PJ Gubernur DKI Jakarta Heru Budi Hartono yang hari itu berkesempatan menyaksikan dan memberikan langsung kunci rumah kepada para penerima bantuan pun ikut bersukacita. Sudah sejak lama ia melihat bagaimana kontribusi Tzu Chi membantu masyarakat karena sebelumnya ia pernah menjabat di berbagai posisi di pemerintahan DKI Jakarta dan bekerja sama langsung dengan relawan.
Liu Su Mei kembali mengenang bahwa sebetulnya sejak tahun 2002, ketika Heru Budi Hartono masih aktif di Kantor Wali Kota Administrasi Jakarta Utara, sejak Tzu Chi merelokasi warga Kali Angke, membangun Perumahan Cinta Kasih, hingga kegiatan-kegiatan amal lain di Jakarta baik bantuan banjir, bantuan bangunan, dan bantuan lainnya, Heru selalu mendampingi Tzu Chi. Heru Budi pun bisa melihat perkembangan dan dedikasi Tzu Chi.
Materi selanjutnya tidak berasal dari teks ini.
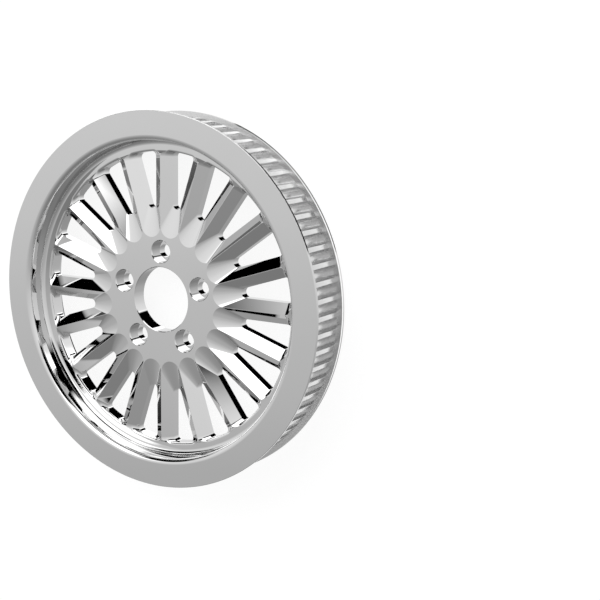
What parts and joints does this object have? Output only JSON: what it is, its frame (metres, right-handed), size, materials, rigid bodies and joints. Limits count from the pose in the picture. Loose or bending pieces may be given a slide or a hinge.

Ketua dan Wakil Ketua Yayasan Buddha Tzu Chi Indonesia, Liu Su Mei dan Sugianto Kusuma menemani PJ Gubernur DKI Jakarta Heru Budi Hartono mengunjungi dan melihat langsung rumah Rahman yang sudah layak huni.
“Perumahan Cinta Kasih sudah berumur 20 tahun, Pak Hong Tjhin pernah melapor hal ini ke Pak Heru. Beliau sendiri meneteskan air mata. Beliau merasa tidak ada satu yayasan yang bersedia untuk menjalankan pendampingan selama 20 tahun dengan semangat yang tidak berubah. Sehingga ketika kita ungkit soal serah terima rumah di Kamal Muara, beliau sangat inisiatif untuk hadir. Berhubung beliau dulu melayani warga Jakarta Utara, beliau juga sangat akrab dengan warga Kamal Muara,” kisah Liu Su Mei.
Heru Budi yang sudah banyak melihat sepak terjang Tzu Chi dalam kemanusiaan pun menyampaikan apresiasinya kepada Tzu Chi Indonesia yang terus konsisten menjalankan misi kemanusiaan dan berkontribusi bagi kesejahteraan masyarakat.
“Saya ucapkan terima kasih kepada para donatur dan relawan Yayasan Buddha Tzu Chi dan donatur lainnya yang membantu melakukan revitalisasi di Kamal Muara,” kata PJ Gubernur DKI Jakarta Heru Budi Hartono, “Setelah hari ini kita melihat lokasi dan sekaligus memberikan bantuan bedah rumah dan melakukan rehabilitasi terhadap masjid dan madrasah. Saya sangat terharu karena ini adalah wujud saling bantu, saling dukung untuk masyarakat agar bisa menikmati kehidupan yang lebih layak.”